**Requirements**
Print out the entries below with no edits.
===== Stored records =====
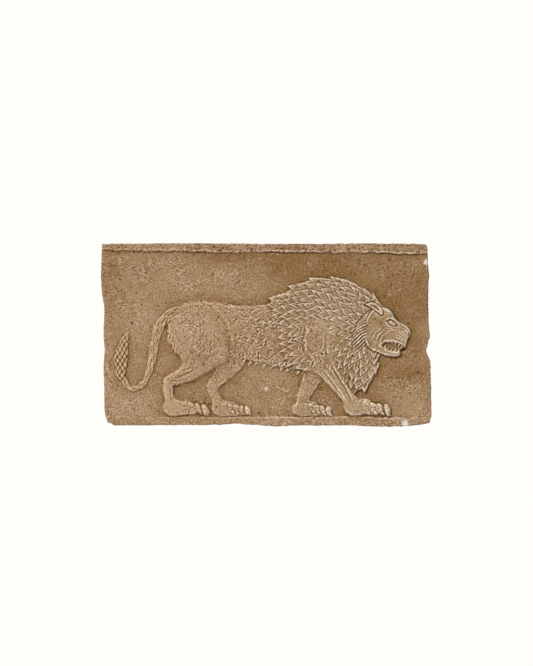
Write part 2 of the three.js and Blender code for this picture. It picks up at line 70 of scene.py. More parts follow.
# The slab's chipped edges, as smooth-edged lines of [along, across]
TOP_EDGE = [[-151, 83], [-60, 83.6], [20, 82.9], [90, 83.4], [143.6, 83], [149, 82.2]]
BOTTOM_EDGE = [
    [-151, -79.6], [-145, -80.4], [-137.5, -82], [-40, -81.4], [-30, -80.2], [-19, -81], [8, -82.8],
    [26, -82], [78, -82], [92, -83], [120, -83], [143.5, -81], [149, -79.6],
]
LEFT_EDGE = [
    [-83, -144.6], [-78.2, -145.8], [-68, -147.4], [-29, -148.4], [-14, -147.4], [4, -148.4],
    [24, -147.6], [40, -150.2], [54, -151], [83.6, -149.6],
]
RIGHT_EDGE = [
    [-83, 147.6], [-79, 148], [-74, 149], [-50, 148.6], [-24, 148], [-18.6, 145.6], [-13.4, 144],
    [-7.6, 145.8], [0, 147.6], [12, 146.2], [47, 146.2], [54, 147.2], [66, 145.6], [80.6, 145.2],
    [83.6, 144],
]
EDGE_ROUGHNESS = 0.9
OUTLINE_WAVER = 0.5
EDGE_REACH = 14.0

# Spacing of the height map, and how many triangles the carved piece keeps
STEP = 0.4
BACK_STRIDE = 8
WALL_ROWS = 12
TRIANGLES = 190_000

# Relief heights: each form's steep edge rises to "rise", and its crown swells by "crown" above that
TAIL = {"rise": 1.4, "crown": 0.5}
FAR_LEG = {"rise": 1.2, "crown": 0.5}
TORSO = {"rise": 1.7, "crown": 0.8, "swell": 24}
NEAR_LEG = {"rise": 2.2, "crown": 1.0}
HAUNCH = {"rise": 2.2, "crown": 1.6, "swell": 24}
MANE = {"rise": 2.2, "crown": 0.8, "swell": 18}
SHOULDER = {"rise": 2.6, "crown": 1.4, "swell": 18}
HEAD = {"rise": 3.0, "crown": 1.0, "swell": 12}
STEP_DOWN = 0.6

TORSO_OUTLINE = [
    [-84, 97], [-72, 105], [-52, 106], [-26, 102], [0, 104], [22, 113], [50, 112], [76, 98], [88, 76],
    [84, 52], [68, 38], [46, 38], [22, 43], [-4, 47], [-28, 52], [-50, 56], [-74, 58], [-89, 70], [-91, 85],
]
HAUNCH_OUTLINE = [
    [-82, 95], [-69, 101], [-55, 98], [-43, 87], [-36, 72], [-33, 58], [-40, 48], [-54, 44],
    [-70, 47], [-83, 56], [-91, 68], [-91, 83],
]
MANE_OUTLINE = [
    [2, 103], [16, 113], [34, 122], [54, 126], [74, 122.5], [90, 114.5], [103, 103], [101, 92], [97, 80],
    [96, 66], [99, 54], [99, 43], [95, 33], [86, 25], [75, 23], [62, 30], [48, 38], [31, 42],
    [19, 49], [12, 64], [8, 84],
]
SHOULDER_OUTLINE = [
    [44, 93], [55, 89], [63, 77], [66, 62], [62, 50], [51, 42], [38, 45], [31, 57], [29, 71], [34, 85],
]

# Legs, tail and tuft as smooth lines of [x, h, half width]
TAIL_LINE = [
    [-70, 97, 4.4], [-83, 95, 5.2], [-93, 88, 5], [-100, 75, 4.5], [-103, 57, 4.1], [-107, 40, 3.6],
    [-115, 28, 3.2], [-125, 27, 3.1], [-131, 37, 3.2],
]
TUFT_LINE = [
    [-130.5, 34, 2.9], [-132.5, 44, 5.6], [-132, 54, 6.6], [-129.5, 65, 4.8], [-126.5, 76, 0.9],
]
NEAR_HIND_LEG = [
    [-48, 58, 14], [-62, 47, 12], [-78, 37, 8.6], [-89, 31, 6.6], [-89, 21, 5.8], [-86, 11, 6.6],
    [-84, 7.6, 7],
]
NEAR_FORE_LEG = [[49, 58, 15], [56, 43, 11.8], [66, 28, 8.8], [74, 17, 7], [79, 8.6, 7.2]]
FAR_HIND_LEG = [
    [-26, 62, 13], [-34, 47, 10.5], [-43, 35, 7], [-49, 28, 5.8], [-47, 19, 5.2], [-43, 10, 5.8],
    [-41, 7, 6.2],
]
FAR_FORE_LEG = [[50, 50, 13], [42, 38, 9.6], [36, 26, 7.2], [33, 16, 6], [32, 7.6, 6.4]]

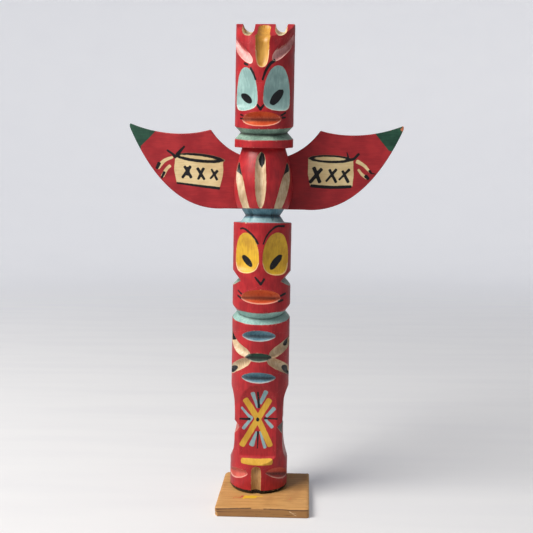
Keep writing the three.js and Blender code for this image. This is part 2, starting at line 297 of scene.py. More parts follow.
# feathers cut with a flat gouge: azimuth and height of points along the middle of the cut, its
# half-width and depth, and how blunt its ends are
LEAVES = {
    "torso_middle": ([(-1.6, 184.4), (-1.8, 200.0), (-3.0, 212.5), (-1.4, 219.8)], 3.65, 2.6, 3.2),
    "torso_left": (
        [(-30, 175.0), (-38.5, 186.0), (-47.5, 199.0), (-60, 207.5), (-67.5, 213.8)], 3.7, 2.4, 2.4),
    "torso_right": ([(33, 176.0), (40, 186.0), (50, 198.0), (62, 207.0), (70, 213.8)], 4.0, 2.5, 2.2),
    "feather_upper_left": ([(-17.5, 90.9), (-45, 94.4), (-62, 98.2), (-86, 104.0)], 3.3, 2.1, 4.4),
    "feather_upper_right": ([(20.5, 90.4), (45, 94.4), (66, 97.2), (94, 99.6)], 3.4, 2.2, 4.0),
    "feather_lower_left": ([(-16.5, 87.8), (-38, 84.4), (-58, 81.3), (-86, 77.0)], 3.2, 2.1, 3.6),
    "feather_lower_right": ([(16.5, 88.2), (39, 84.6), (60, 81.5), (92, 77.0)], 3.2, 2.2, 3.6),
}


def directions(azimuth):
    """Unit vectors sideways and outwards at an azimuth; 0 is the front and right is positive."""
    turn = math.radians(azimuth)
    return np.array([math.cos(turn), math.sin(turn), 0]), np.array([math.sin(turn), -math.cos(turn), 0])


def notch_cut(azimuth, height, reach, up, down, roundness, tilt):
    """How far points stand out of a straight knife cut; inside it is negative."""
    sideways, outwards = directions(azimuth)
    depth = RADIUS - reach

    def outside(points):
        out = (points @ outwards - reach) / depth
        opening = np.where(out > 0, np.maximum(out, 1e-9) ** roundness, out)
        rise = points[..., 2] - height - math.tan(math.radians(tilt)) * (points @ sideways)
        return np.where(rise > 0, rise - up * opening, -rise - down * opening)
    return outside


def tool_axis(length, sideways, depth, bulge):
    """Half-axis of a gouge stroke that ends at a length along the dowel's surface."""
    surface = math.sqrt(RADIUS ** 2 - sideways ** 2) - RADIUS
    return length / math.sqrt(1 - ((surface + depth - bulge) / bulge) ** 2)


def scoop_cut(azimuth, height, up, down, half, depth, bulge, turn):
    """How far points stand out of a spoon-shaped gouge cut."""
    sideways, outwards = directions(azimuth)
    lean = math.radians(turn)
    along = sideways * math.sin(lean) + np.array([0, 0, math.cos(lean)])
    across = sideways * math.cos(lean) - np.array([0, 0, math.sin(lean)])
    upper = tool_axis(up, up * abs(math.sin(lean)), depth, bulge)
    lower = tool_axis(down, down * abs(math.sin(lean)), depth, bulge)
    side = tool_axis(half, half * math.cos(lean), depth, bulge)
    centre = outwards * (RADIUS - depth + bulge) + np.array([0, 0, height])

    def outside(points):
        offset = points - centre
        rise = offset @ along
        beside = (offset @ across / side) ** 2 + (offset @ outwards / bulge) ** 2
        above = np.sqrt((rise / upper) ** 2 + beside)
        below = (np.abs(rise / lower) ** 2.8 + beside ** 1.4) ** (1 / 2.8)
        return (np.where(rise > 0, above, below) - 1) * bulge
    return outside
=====
**Exercise response**
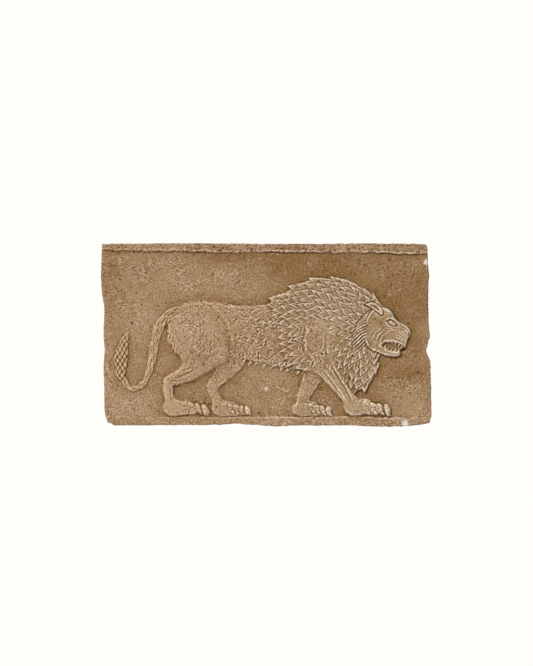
Write part 2 of the three.js and Blender code for this picture. It picks up at line 70 of scene.py. More parts follow.
# The slab's chipped edges, as smooth-edged lines of [along, across]
TOP_EDGE = [[-151, 83], [-60, 83.6], [20, 82.9], [90, 83.4], [143.6, 83], [149, 82.2]]
BOTTOM_EDGE = [
    [-151, -79.6], [-145, -80.4], [-137.5, -82], [-40, -81.4], [-30, -80.2], [-19, -81], [8, -82.8],
    [26, -82], [78, -82], [92, -83], [120, -83], [143.5, -81], [149, -79.6],
]
LEFT_EDGE = [
    [-83, -144.6], [-78.2, -145.8], [-68, -147.4], [-29, -148.4], [-14, -147.4], [4, -148.4],
    [24, -147.6], [40, -150.2], [54, -151], [83.6, -149.6],
]
RIGHT_EDGE = [
    [-83, 147.6], [-79, 148], [-74, 149], [-50, 148.6], [-24, 148], [-18.6, 145.6], [-13.4, 144],
    [-7.6, 145.8], [0, 147.6], [12, 146.2], [47, 146.2], [54, 147.2], [66, 145.6], [80.6, 145.2],
    [83.6, 144],
]
EDGE_ROUGHNESS = 0.9
OUTLINE_WAVER = 0.5
EDGE_REACH = 14.0

# Spacing of the height map, and how many triangles the carved piece keeps
STEP = 0.4
BACK_STRIDE = 8
WALL_ROWS = 12
TRIANGLES = 190_000

# Relief heights: each form's steep edge rises to "rise", and its crown swells by "crown" above that
TAIL = {"rise": 1.4, "crown": 0.5}
FAR_LEG = {"rise": 1.2, "crown": 0.5}
TORSO = {"rise": 1.7, "crown": 0.8, "swell": 24}
NEAR_LEG = {"rise": 2.2, "crown": 1.0}
HAUNCH = {"rise": 2.2, "crown": 1.6, "swell": 24}
MANE = {"rise": 2.2, "crown": 0.8, "swell": 18}
SHOULDER = {"rise": 2.6, "crown": 1.4, "swell": 18}
HEAD = {"rise": 3.0, "crown": 1.0, "swell": 12}
STEP_DOWN = 0.6

TORSO_OUTLINE = [
    [-84, 97], [-72, 105], [-52, 106], [-26, 102], [0, 104], [22, 113], [50, 112], [76, 98], [88, 76],
    [84, 52], [68, 38], [46, 38], [22, 43], [-4, 47], [-28, 52], [-50, 56], [-74, 58], [-89, 70], [-91, 85],
]
HAUNCH_OUTLINE = [
    [-82, 95], [-69, 101], [-55, 98], [-43, 87], [-36, 72], [-33, 58], [-40, 48], [-54, 44],
    [-70, 47], [-83, 56], [-91, 68], [-91, 83],
]
MANE_OUTLINE = [
    [2, 103], [16, 113], [34, 122], [54, 126], [74, 122.5], [90, 114.5], [103, 103], [101, 92], [97, 80],
    [96, 66], [99, 54], [99, 43], [95, 33], [86, 25], [75, 23], [62, 30], [48, 38], [31, 42],
    [19, 49], [12, 64], [8, 84],
]
SHOULDER_OUTLINE = [
    [44, 93], [55, 89], [63, 77], [66, 62], [62, 50], [51, 42], [38, 45], [31, 57], [29, 71], [34, 85],
]

# Legs, tail and tuft as smooth lines of [x, h, half width]
TAIL_LINE = [
    [-70, 97, 4.4], [-83, 95, 5.2], [-93, 88, 5], [-100, 75, 4.5], [-103, 57, 4.1], [-107, 40, 3.6],
    [-115, 28, 3.2], [-125, 27, 3.1], [-131, 37, 3.2],
]
TUFT_LINE = [
    [-130.5, 34, 2.9], [-132.5, 44, 5.6], [-132, 54, 6.6], [-129.5, 65, 4.8], [-126.5, 76, 0.9],
]
NEAR_HIND_LEG = [
    [-48, 58, 14], [-62, 47, 12], [-78, 37, 8.6], [-89, 31, 6.6], [-89, 21, 5.8], [-86, 11, 6.6],
    [-84, 7.6, 7],
]
NEAR_FORE_LEG = [[49, 58, 15], [56, 43, 11.8], [66, 28, 8.8], [74, 17, 7], [79, 8.6, 7.2]]
FAR_HIND_LEG = [
    [-26, 62, 13], [-34, 47, 10.5], [-43, 35, 7], [-49, 28, 5.8], [-47, 19, 5.2], [-43, 10, 5.8],
    [-41, 7, 6.2],
]
FAR_FORE_LEG = [[50, 50, 13], [42, 38, 9.6], [36, 26, 7.2], [33, 16, 6], [32, 7.6, 6.4]]

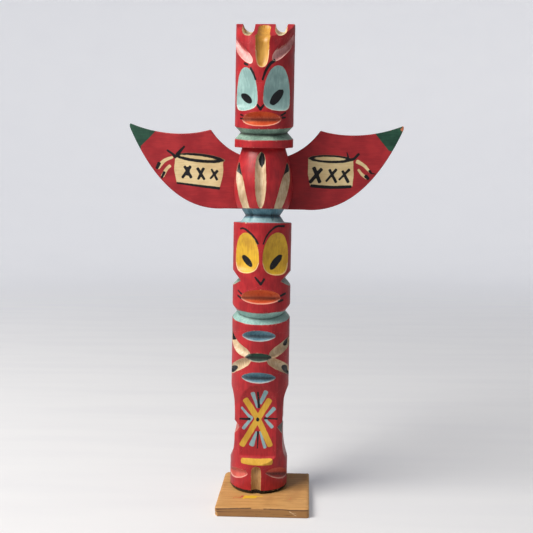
Keep writing the three.js and Blender code for this image. This is part 2, starting at line 297 of scene.py. More parts follow.
# feathers cut with a flat gouge: azimuth and height of points along the middle of the cut, its
# half-width and depth, and how blunt its ends are
LEAVES = {
    "torso_middle": ([(-1.6, 184.4), (-1.8, 200.0), (-3.0, 212.5), (-1.4, 219.8)], 3.65, 2.6, 3.2),
    "torso_left": (
        [(-30, 175.0), (-38.5, 186.0), (-47.5, 199.0), (-60, 207.5), (-67.5, 213.8)], 3.7, 2.4, 2.4),
    "torso_right": ([(33, 176.0), (40, 186.0), (50, 198.0), (62, 207.0), (70, 213.8)], 4.0, 2.5, 2.2),
    "feather_upper_left": ([(-17.5, 90.9), (-45, 94.4), (-62, 98.2), (-86, 104.0)], 3.3, 2.1, 4.4),
    "feather_upper_right": ([(20.5, 90.4), (45, 94.4), (66, 97.2), (94, 99.6)], 3.4, 2.2, 4.0),
    "feather_lower_left": ([(-16.5, 87.8), (-38, 84.4), (-58, 81.3), (-86, 77.0)], 3.2, 2.1, 3.6),
    "feather_lower_right": ([(16.5, 88.2), (39, 84.6), (60, 81.5), (92, 77.0)], 3.2, 2.2, 3.6),
}


def directions(azimuth):
    """Unit vectors sideways and outwards at an azimuth; 0 is the front and right is positive."""
    turn = math.radians(azimuth)
    return np.array([math.cos(turn), math.sin(turn), 0]), np.array([math.sin(turn), -math.cos(turn), 0])


def notch_cut(azimuth, height, reach, up, down, roundness, tilt):
    """How far points stand out of a straight knife cut; inside it is negative."""
    sideways, outwards = directions(azimuth)
    depth = RADIUS - reach

    def outside(points):
        out = (points @ outwards - reach) / depth
        opening = np.where(out > 0, np.maximum(out, 1e-9) ** roundness, out)
        rise = points[..., 2] - height - math.tan(math.radians(tilt)) * (points @ sideways)
        return np.where(rise > 0, rise - up * opening, -rise - down * opening)
    return outside


def tool_axis(length, sideways, depth, bulge):
    """Half-axis of a gouge stroke that ends at a length along the dowel's surface."""
    surface = math.sqrt(RADIUS ** 2 - sideways ** 2) - RADIUS
    return length / math.sqrt(1 - ((surface + depth - bulge) / bulge) ** 2)


def scoop_cut(azimuth, height, up, down, half, depth, bulge, turn):
    """How far points stand out of a spoon-shaped gouge cut."""
    sideways, outwards = directions(azimuth)
    lean = math.radians(turn)
    along = sideways * math.sin(lean) + np.array([0, 0, math.cos(lean)])
    across = sideways * math.cos(lean) - np.array([0, 0, math.sin(lean)])
    upper = tool_axis(up, up * abs(math.sin(lean)), depth, bulge)
    lower = tool_axis(down, down * abs(math.sin(lean)), depth, bulge)
    side = tool_axis(half, half * math.cos(lean), depth, bulge)
    centre = outwards * (RADIUS - depth + bulge) + np.array([0, 0, height])

    def outside(points):
        offset = points - centre
        rise = offset @ along
        beside = (offset @ across / side) ** 2 + (offset @ outwards / bulge) ** 2
        above = np.sqrt((rise / upper) ** 2 + beside)
        below = (np.abs(rise / lower) ** 2.8 + beside ** 1.4) ** (1 / 2.8)
        return (np.where(rise > 0, above, below) - 1) * bulge
    return outside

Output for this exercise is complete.